WHAT YOU ARE ASKED TO DO: Copy verbatim the block of lines in the entries below whose first line contains "profile = cast_profile()" and whose last line contains "Vector(map(max, high, point))". Leave out all other lines.

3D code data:
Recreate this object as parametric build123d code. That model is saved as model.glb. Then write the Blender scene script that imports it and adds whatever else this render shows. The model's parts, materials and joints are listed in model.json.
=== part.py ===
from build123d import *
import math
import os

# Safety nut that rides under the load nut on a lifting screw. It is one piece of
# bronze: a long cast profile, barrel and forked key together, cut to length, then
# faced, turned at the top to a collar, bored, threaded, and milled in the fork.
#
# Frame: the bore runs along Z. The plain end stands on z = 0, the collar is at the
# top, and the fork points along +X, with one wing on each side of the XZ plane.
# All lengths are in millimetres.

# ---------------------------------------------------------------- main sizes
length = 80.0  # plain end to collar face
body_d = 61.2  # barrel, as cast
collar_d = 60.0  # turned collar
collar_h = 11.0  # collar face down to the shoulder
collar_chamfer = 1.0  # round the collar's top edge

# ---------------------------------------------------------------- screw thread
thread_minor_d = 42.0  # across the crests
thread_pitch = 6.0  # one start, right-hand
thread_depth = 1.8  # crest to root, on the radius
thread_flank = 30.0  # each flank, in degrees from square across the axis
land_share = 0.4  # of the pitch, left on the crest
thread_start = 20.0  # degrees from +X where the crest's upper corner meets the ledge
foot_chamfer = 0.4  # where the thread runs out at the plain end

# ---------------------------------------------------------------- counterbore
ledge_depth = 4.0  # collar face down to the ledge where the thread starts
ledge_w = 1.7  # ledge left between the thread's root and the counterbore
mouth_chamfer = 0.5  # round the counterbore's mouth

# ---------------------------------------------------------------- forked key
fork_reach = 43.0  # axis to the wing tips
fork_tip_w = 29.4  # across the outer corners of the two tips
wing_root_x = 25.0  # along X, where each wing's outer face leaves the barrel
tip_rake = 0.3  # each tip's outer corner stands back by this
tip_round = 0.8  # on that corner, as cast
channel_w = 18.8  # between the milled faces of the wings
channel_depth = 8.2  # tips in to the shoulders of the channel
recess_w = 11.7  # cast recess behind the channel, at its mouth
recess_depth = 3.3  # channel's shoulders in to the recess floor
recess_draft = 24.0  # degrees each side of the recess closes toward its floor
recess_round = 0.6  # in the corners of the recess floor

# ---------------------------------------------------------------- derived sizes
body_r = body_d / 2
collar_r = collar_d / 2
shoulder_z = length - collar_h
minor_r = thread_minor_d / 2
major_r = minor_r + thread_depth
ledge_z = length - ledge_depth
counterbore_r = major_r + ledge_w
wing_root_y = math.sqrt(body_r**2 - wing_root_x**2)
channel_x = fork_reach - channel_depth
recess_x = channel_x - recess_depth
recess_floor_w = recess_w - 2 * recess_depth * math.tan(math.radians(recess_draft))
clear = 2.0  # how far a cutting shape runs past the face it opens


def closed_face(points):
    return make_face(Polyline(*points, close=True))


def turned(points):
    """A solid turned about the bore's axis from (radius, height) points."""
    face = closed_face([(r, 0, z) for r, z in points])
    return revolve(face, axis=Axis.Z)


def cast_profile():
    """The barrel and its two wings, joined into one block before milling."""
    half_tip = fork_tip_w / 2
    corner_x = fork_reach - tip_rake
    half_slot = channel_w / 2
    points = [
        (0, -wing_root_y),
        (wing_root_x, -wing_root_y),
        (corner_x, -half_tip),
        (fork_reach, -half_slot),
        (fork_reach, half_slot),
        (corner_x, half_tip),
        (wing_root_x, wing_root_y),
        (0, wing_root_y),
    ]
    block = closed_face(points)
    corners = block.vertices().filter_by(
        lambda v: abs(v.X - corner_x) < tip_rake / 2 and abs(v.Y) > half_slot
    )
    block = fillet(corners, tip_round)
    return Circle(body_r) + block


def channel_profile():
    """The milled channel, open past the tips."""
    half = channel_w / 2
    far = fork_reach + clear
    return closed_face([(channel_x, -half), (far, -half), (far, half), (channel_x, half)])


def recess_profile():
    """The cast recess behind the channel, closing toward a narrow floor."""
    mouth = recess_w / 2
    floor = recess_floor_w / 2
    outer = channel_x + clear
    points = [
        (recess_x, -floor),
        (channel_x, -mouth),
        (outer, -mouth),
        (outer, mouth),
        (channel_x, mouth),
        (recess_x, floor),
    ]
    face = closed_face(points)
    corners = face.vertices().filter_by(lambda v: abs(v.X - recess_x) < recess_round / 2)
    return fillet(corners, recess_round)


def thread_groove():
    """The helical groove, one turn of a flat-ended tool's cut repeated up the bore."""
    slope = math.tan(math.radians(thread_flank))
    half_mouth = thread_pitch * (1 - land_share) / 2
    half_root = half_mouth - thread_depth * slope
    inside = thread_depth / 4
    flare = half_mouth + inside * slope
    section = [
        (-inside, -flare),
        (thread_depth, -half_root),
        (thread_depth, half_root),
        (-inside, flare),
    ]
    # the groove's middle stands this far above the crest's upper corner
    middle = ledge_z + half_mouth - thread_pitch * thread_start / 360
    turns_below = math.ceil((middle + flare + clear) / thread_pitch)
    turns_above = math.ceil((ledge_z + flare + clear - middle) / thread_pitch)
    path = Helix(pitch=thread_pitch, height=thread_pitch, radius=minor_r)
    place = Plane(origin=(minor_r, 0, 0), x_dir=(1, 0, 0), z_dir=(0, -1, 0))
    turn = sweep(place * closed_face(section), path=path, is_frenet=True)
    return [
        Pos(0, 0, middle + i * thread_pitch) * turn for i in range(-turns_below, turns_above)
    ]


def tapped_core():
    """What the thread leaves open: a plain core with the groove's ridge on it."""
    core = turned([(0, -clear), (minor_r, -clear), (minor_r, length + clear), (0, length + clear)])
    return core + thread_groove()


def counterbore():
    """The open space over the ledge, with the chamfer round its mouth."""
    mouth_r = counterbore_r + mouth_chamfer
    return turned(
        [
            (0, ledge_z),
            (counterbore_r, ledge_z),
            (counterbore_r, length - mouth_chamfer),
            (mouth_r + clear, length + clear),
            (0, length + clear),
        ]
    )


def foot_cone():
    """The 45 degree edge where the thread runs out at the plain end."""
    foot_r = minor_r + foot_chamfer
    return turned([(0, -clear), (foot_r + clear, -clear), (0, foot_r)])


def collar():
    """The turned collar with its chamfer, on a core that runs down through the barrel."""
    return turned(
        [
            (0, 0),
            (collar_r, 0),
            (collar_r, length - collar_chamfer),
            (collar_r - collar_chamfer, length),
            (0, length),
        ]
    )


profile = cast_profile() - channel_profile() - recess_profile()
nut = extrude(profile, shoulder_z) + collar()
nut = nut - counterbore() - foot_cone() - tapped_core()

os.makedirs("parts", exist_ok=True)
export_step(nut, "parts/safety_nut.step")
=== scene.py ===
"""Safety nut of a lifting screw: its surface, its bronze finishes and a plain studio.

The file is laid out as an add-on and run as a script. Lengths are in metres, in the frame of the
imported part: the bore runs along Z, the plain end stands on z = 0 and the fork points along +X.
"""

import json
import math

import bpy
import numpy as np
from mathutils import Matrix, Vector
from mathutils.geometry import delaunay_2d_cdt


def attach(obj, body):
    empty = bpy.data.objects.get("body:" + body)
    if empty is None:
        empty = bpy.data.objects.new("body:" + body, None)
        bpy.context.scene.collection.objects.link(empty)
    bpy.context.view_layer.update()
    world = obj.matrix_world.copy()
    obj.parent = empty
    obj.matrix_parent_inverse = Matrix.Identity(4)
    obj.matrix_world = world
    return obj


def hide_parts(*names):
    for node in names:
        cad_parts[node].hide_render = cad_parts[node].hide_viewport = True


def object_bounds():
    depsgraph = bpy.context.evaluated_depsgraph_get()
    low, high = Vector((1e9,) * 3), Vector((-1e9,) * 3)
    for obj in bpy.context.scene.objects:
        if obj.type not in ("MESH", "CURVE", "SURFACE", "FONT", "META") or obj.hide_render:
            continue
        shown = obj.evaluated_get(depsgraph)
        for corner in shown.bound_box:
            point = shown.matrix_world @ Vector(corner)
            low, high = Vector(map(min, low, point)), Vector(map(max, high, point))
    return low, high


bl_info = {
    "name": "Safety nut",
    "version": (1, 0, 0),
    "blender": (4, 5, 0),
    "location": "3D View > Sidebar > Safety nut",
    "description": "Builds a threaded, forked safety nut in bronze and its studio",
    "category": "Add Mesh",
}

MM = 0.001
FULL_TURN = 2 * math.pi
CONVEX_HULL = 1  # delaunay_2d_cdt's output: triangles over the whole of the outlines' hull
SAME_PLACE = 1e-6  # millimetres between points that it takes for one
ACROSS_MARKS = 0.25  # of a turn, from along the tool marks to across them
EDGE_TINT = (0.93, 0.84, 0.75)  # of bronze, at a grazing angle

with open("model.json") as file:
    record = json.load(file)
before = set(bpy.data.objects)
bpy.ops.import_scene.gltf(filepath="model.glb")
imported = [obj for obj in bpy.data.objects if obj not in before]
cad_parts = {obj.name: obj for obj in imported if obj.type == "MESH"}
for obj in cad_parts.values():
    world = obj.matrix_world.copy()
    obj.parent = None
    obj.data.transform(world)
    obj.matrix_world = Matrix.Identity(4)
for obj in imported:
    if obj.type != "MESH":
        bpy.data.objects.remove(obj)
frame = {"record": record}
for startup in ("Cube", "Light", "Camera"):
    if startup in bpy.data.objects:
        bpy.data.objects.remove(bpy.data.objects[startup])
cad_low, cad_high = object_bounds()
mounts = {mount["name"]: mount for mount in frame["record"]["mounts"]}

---

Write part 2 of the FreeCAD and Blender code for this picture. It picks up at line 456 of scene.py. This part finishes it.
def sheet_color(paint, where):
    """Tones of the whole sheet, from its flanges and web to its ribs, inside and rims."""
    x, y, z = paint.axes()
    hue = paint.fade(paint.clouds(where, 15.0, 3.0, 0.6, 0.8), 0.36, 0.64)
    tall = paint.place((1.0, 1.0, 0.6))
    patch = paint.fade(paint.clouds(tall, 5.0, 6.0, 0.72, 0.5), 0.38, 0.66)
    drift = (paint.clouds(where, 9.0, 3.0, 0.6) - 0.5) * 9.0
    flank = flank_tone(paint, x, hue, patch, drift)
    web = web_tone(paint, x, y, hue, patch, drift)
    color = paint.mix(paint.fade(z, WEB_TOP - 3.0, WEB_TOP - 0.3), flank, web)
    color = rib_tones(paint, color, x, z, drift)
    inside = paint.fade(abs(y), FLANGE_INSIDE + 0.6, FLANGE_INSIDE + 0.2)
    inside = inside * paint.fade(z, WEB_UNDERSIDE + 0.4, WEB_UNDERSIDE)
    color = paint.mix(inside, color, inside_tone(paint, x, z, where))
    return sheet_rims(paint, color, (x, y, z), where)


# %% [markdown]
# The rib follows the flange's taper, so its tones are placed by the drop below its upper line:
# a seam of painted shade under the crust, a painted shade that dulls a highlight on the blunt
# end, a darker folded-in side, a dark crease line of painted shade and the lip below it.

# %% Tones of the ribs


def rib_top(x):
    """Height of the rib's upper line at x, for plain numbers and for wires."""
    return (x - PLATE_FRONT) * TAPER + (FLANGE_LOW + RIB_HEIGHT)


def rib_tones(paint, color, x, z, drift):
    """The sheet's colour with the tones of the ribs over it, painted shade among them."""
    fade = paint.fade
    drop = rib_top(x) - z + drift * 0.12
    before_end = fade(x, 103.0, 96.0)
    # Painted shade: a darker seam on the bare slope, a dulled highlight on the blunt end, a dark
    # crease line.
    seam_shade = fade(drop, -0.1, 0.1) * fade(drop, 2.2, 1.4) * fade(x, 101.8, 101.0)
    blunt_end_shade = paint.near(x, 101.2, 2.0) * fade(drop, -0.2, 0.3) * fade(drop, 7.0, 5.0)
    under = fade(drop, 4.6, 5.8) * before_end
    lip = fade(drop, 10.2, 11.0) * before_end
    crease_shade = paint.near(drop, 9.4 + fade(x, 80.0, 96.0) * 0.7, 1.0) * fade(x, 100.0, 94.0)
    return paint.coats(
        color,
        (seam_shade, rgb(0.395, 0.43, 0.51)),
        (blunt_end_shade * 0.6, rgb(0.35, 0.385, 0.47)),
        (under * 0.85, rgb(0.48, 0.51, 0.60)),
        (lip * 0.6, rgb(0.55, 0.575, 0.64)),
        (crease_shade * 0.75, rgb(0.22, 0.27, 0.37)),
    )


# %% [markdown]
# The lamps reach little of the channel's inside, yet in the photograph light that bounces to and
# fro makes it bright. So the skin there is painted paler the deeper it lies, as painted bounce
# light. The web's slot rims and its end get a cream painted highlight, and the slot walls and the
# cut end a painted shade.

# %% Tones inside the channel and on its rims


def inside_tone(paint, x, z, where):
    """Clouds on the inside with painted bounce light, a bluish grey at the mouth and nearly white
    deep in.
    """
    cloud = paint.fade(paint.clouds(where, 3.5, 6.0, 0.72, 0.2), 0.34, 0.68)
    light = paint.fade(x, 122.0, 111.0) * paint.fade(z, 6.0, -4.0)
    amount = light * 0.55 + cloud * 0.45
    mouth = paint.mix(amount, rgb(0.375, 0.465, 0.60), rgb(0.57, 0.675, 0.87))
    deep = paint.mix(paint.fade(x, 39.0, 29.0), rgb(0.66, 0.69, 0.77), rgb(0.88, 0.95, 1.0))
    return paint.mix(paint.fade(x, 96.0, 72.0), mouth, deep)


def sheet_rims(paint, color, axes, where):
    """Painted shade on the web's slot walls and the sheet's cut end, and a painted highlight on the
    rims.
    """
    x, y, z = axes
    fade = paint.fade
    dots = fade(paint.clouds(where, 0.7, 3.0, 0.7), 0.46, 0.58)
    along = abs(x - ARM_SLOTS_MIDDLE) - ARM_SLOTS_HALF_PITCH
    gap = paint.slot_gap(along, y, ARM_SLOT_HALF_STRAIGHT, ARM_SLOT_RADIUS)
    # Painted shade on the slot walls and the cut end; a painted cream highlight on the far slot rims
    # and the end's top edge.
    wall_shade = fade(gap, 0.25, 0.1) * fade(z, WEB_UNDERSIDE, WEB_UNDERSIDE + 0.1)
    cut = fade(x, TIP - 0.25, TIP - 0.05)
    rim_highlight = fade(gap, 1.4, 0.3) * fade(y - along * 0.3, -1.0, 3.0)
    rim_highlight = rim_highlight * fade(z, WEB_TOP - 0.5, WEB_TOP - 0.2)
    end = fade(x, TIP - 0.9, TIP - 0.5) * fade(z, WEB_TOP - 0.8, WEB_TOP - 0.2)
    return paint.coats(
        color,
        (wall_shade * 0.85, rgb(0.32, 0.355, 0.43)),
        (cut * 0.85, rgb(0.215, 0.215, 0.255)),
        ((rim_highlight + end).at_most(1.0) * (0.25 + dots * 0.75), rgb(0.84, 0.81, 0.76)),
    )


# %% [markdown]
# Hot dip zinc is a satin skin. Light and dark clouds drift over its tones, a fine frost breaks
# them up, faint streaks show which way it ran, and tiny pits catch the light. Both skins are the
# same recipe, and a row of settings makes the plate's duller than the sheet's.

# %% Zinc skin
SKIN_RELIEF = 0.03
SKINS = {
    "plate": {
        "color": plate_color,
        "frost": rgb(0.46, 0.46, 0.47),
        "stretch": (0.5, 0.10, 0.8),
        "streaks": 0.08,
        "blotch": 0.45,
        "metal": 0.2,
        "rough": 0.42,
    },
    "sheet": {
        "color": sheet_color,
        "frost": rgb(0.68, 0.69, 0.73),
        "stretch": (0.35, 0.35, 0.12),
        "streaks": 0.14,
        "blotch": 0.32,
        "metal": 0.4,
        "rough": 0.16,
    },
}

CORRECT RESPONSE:
profile = cast_profile() - channel_profile() - recess_profile()
nut = extrude(profile, shoulder_z) + collar()
nut = nut - counterbore() - foot_cone() - tapped_core()

os.makedirs("parts", exist_ok=True)
export_step(nut, "parts/safety_nut.step")
=== scene.py ===
"""Safety nut of a lifting screw: its surface, its bronze finishes and a plain studio.

The file is laid out as an add-on and run as a script. Lengths are in metres, in the frame of the
imported part: the bore runs along Z, the plain end stands on z = 0 and the fork points along +X.
"""

import json
import math

import bpy
import numpy as np
from mathutils import Matrix, Vector
from mathutils.geometry import delaunay_2d_cdt


def attach(obj, body):
    empty = bpy.data.objects.get("body:" + body)
    if empty is None:
        empty = bpy.data.objects.new("body:" + body, None)
        bpy.context.scene.collection.objects.link(empty)
    bpy.context.view_layer.update()
    world = obj.matrix_world.copy()
    obj.parent = empty
    obj.matrix_parent_inverse = Matrix.Identity(4)
    obj.matrix_world = world
    return obj


def hide_parts(*names):
    for node in names:
        cad_parts[node].hide_render = cad_parts[node].hide_viewport = True


def object_bounds():
    depsgraph = bpy.context.evaluated_depsgraph_get()
    low, high = Vector((1e9,) * 3), Vector((-1e9,) * 3)
    for obj in bpy.context.scene.objects:
        if obj.type not in ("MESH", "CURVE", "SURFACE", "FONT", "META") or obj.hide_render:
            continue
        shown = obj.evaluated_get(depsgraph)
        for corner in shown.bound_box:
            point = shown.matrix_world @ Vector(corner)
            low, high = Vector(map(min, low, point)), Vector(map(max, high, point))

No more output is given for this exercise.